Biblical Theology Bulletin,  Summer, 2001  by Walter Brueggemann

<< Page 1  Continued from page 2.  Previous | Next

The Interpretive Trace

The performance of the "young girl" is quickly over and done with. But her impact on the narrative, unlike her specific performance, is immense and long term. On the surface, of course, Elisha is the star player in this drama, a judgment further underscored by the larger collection of Elisha narratives in which this one stands. The star role of Elisha in this narrative, however, is made possible only by the bold testimony of the young girl, without which Elisha would never have been in contact with the Syrian commander. It is suggestive, therefore, to consider the impact of the "young girl" upon each of the principal characters in the narrative.
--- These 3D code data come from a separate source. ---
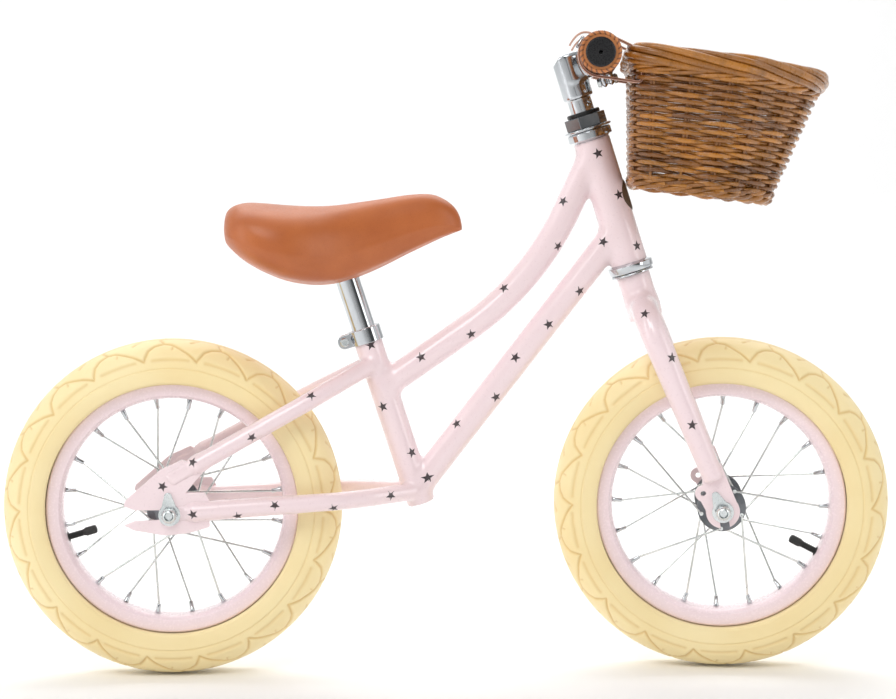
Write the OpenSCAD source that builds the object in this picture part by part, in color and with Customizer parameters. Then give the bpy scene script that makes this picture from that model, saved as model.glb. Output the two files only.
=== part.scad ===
/* [Wheels] */
// Outer diameter of a tyre
tyre_d = 312; // [290:1:320]
// Width of a tyre
tyre_w = 57; // [45:1:58]
// Outer diameter of a rim
rim_d = 229; // [220:1:232]
// Distance between the two axles
wheelbase = 510; // [505:1:515]
// Spokes in each wheel, half of them on each flange
spoke_count = 20; // [12:4:28]

/* [Steering] */
// Lean of the steering axis away from vertical, in degrees
head_angle = 17.6; // [16.5:0.1:18.5]
// Turn of the front end to the rider's right at rest, in degrees
steer_rest = 7.5; // [0:0.5:9]
// Distance of the front axle ahead of the steering axis
fork_rake = 15; // [12:1:18]
// Length of the head tube
head_len = 121; // [115:1:125]
// Handlebar length from end to end
bar_len = 400; // [360:5:440]
// Length of one grip
grip_len = 120; // [110:1:130]

/* [Saddle] */
// Lean of the seat tube away from vertical, in degrees
seat_angle = 18.1; // [17.5:0.1:18.5]
// Length of the seat tube
seat_tube_len = 172; // [168:1:176]

/* [Basket] */
// Width of the basket's rim
basket_w = 226; // [200:2:236]
// Depth of the basket's rim from back to front
basket_d = 192; // [170:2:200]
// Height of the basket
basket_h = 128; // [110:2:134]

/* [Hidden] */
$fn = 64;
eps = 0.01;

// Colours
pink = [0.95, 0.87, 0.88];
rim_pink = [0.93, 0.83, 0.86];
cream = [0.96, 0.87, 0.67];
steel = [0.78, 0.79, 0.80];
dark = [0.20, 0.20, 0.22];
zinc = [0.66, 0.70, 0.68];
leather = [0.75, 0.38, 0.19];
tan_strap = [0.78, 0.60, 0.52];
wicker = [0.62, 0.38, 0.16];

// Frame places, on the middle plane: [x, z]
head_foot = [168.7, 379.7];
seat_foot = [-25.4, 157.4];
top_bend = [18, 320.6];
down_foot = [-4.6, 203.1];
down_angle = 52.1;
top_angle = 34.6;
top_bend_r = 270;
top_bend_angle = 30.4;
rear_x = -wheelbase / 2;
axle_z = tyre_d / 2;

// Tube radii
head_r = 17;
head_bore_r = 15;
main_r = 12.7;
seat_tube_r = 13;
post_r = 11.1;
post_bore_r = post_r + 0.09;
stay_r = 8;
chain_bend_r = 26;
seat_bend_r = 30;
tube_wall = 1.6;

// Axles and hubs
axle_r = 4;
hub_half = 33;
flange_r = 22.5;
flange_y = 27.5;
drop_y = 50;
stay_slot_x = 36.3;
fork_drop_y = 47;
plate_t = 4;
spoke_r = 1;

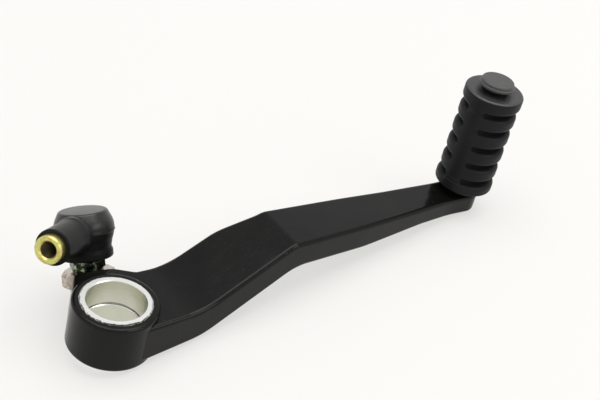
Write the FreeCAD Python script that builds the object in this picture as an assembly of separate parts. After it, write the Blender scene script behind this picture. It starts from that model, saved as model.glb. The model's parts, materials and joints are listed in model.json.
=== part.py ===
import FreeCAD, Part
import math
import os

# Motorcycle gear shift lever with a remote linkage: a cast arm that turns on a pivot bolt,
# a rubber-covered toe peg at its outer end, and a ball joint for the shift rod on a short ear.
#
# Frame, in millimetres: the origin is on the pivot axis at the boss's inner face, +Z runs along
# the pivot axis towards the toe peg's side, and +X runs from the pivot to the toe peg.

V = FreeCAD.Vector

# ---- driving dimensions ---------------------------------------------------------------------

ARM_REACH = 150.0          # pivot axis to toe peg axis

BORE_DIAMETER = 20.0       # running bore of the pivot bushes
BUSH_DIAMETER = 24.0       # outside of the pivot bushes
BOSS_DIAMETER = 29.5
BOSS_HEIGHT = 18.0
BUSH_PROUD = 0.3           # the outer bush stands this far above the boss
UPPER_BUSH_LENGTH = 9.5
BUSH_GAP = 0.9             # grease space between the two bushes

LOW_FACE_Z = 15.8          # top of the arm and ear beside the boss
HIGH_FACE_Z = 32.8         # top of the arm at the head of the ramp
END_FACE_Z = 31.7          # top of the arm's outer end, where the toe peg stands
RAMP_SLOPE = math.radians(26.0)
RAMP_FOOT_X = 27.3
EDGE_RADIUS = 1.4

PEG_DIAMETER = 10.0        # steel core of the toe peg
PEG_HEAD_DIAMETER = 13.5
PEG_SHOULDER_DIAMETER = 12.2
PEG_SHOULDER_HEIGHT = 3.1
PEG_TAIL_DIAMETER = 7.0    # riveted tail through the arm
RUBBER_DIAMETER = 22.2
RUBBER_LENGTH = 41.0
HEAD_TOP_ABOVE_RUBBER = 4.2

BALL_CENTRE = V(5.0, 33.0, 22.0)
STUD_LEAN = math.radians(27.5)          # stud axis against the pivot axis
STUD_LEAN_HEADING = math.radians(89.0)  # the way the stud's top leans, from +X towards +Y
NECK_HEADING = math.radians(-146.0)     # the way the rod neck points, from +X towards +Y
BALL_DIAMETER = 8.0
BALL_CLEARANCE = 0.05
RACE_THICKNESS = 1.0
NECK_LENGTH = 28.2                      # ball centre to the rod neck's end
NECK_DIAMETER = 9.7
ROD_THREAD_MINOR_DIAMETER = 5.0         # M6, modelled at its minor diameter
ROD_THREAD_DEPTH = 17.0
STUD_THREAD_DIAMETER = 10.0
STUD_HEX = 11.0
LOCK_NUT_HEX = 16.2
LOCK_NUT_HEIGHT = 5.4

BORE_RADIUS = BORE_DIAMETER / 2
BUSH_RADIUS = BUSH_DIAMETER / 2
BOSS_RADIUS = BOSS_DIAMETER / 2
FAR = 60.0                              # longer than anything it has to cut through


# ---- helpers --------------------------------------------------------------------------------

def rounded_wire(corners):
    """Closed wire in the XY plane through corners (x, y, radius); a radius rounds its corner."""
    starts, ends, arcs = [], [], []
    count = len(corners)
    for i, (x, y, radius) in enumerate(corners):
        here = V(x, y, 0)
        before = V(*corners[i - 1][:2], 0) - here
        after = V(*corners[(i + 1) % count][:2], 0) - here
        before.normalize()
        after.normalize()
        if not radius:
            starts.append(here)
            ends.append(here)
            arcs.append(None)
            continue
        half = before.getAngle(after) / 2
        run = radius / math.tan(half)
        middle = (before + after).normalize()
        centre = here + middle * (radius / math.sin(half))
        starts.append(here + before * run)
        ends.append(here + after * run)
        arcs.append(Part.Arc(starts[i], centre - middle * radius, ends[i]))
    edges = []
    for i in range(count):
        if arcs[i]:
            edges.append(arcs[i].toShape())
        following = starts[(i + 1) % count]
        if ends[i].distanceToPoint(following) > 1e-6:
            edges.append(Part.LineSegment(ends[i], following).toShape())
    return Part.Wire(edges)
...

The Leprous Syrian Commander

Her impact on the leprous Syrian Commander is, of course, decisive for the narrative. She has no direct contact with him, her testimony being mediated to him by the wife of the commander, even though the narrative never has the wife explicitly relay the transformative news from wife to husband. At last in verse 4, the commander reports to his king the assertion of the young girl, though the identification of the young girl as the source of the new data is offered by the narrator rather than by the commander himself.

What interests us is that the commander believes her assertion and is prepared to act upon it immediately. No doubt his readiness is a measure of his anxiety and deprivation, his readiness to try anything, likely having exhausted conventional Syrian remedies. His readiness, his appeal to the Syrian king, and the consent of the Syrian king all quickly accomplished, however, do not cause us to miss the spectacular turn of the narrative (1) that a Syrian should seek Israelite remedy, and (b) that a commander should act on the word of a young, non-Syrian slave girl (The needfulness of the Syrian commander and eventual reliance upon the word of the slave girl is not unlike the final, desperate plea of Pharaoh in Exodus 12:32, on which see Wolff.)

The dire need of the commander is enough to explain his response. But beyond that, surely, the narrative wants to attest to the irresistible cruciality of the Israelite prophet and the God of the Israelite prophet who is the healer of the nations. What is narratively credible becomes a vehicle for a self-conscious Yahwistic attestation by the narrator. The chance for the prophet, offered on the lips of the young girl, overrides conventional resistances of both class (commander and slave girl) as well as ethnicity (Syrian and Israelite). The attestation of the young girl opens a story that could not otherwise occur and a healing that was not otherwise available.

Elisha, the Israelite Man of God

It is the attestation of the young girl that opens a chance for Elisha, the Israelite man of God, to ply his trade as an inscrutable force and as counter-point to the Israelite king, who is no help at all in this narrative (see v 7). The young girl and the man of God between them manage the transformation of the Syrian commander, with the Israelite king as a narrative irrelevance. The young girl's word got the commander as far as the presence of the Israelite king (vv 5-6); the prophetic initiative brings the commander the rest of the way to Elisha's house of healing (vv 8-9). Between them, as coconspirators for the healing God of Israel, the young girl and the awesome prophet have cooperated in transferring the Syrian commander into the zone of Yahwistic healing. For the journey of the commander from leprosy to cure, the force of the young girl is as decisive as is the work of the prophet. She has gotten the commander half-way there, propelled by her simple, unqualified confidence in the prophet of yhwh. She is the agent who makes possible the prophetic performance that lies at the heart of the narrative. Without her there would be no prophetic wonder enacted, as later remembered and retold in Israel.